Pocket Change
While cruising the L.A. Craigslist hunting for this week’s four writing gigs that will be fought over by 20,000 frustrated screenwriters, I encountered a highlife-observing newsletter/website called Pocket Change (pocketchangenyc.com). This glittering piece of frivolity is spreading herpes-like into Los Angeles via New York (oh, where else??) and features the biting commentary of a smirking fop known as Richard Nouveau.
Richard isn’t a real person, he’s a caricature who comments on “the finer things” in L.A., such as where to get good chutney, or a facial, or a spa where they put the chutney right on your face.
I should like this character, this Richard. Whoever is doing the writing manages to make every sentence count. Commenting on L.A.’s most expensive personal trainer, he writes: You know, it’s a terrible shame that high-end breeding and bear-like musculature and athleticism seldom go hand-in-hand. Those of us born with a fashion acumen draped over a consumptive frame are fortunate enough, however, to be able to hire someone to do the pushups for you.

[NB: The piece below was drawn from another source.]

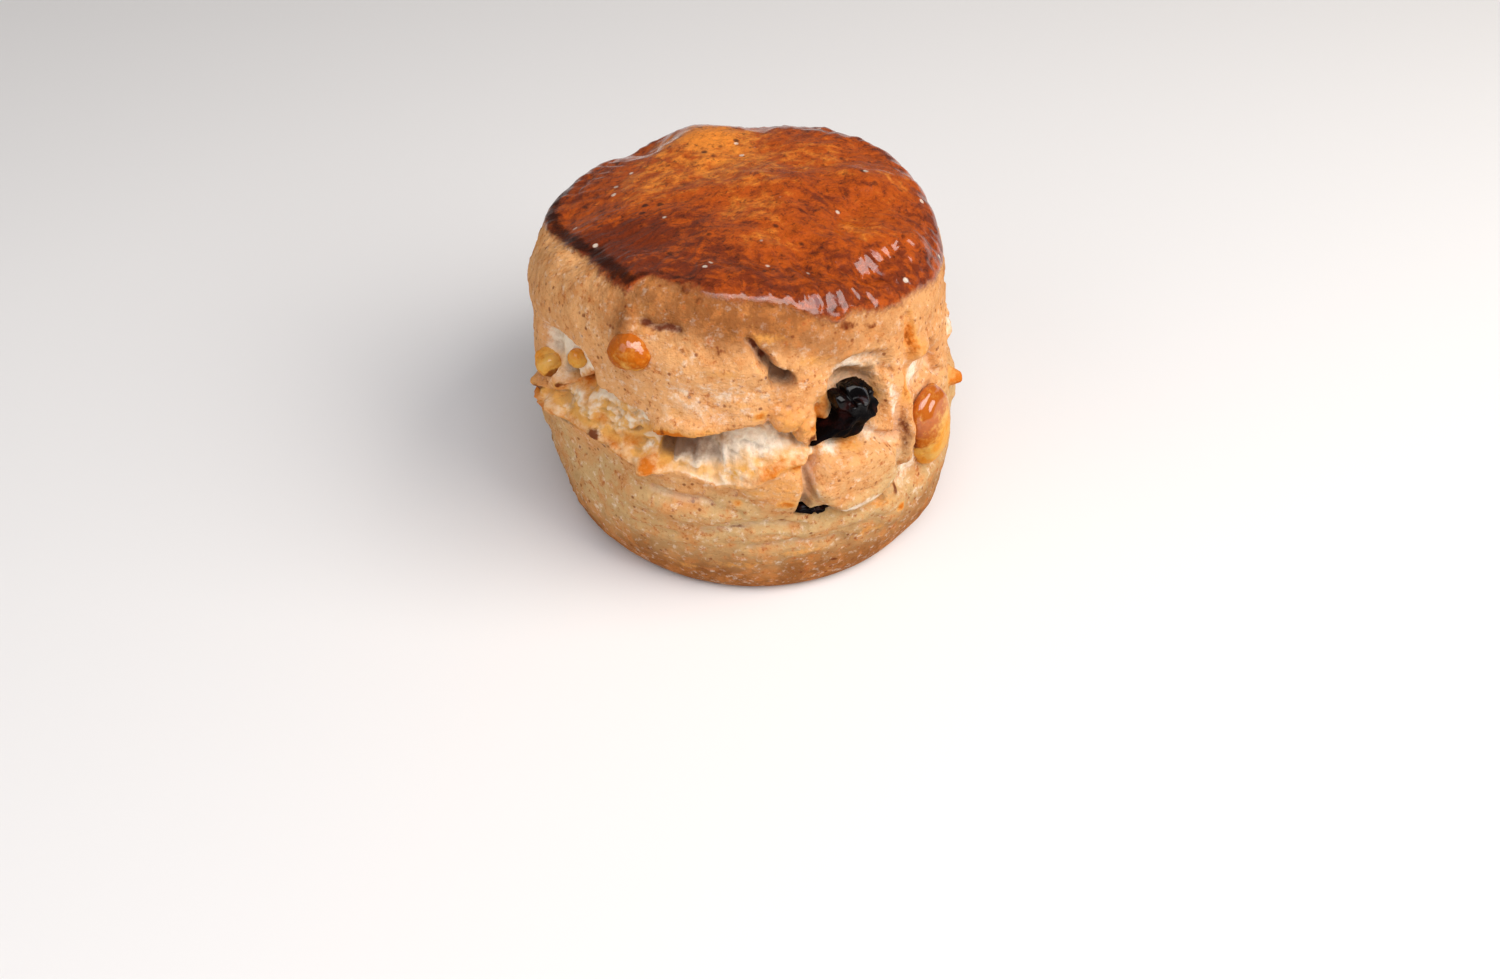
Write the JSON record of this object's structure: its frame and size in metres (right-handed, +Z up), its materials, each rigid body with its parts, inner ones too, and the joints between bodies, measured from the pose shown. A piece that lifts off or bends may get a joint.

Clearly, this is Saki’s Reginald reincarnated. In an earlier paragraph he even simperingly mentions hemophilia and asthma… what clearer references to English noble blood can there be?
Yes, I should like him. But I already don’t, and I know why.
I can be a wee bit snippy but this fellow fairly oozes snark. I imagine him gliding along Melrose Avenue, perilously close to the Pacific Design Center, smirking at Urth Café and the incense-wafting bookstore nearby. He seems downright cruel, and I don’t like the current notion that wit equals sadism. There’s a difference. Witty people have cats. Sadistic people do too, but they refuse to have them spayed because distressed cats in heat amuse them. That’s how this Pocket Change Richard comes across to me. Oh, he’s funny. But I don’t like him.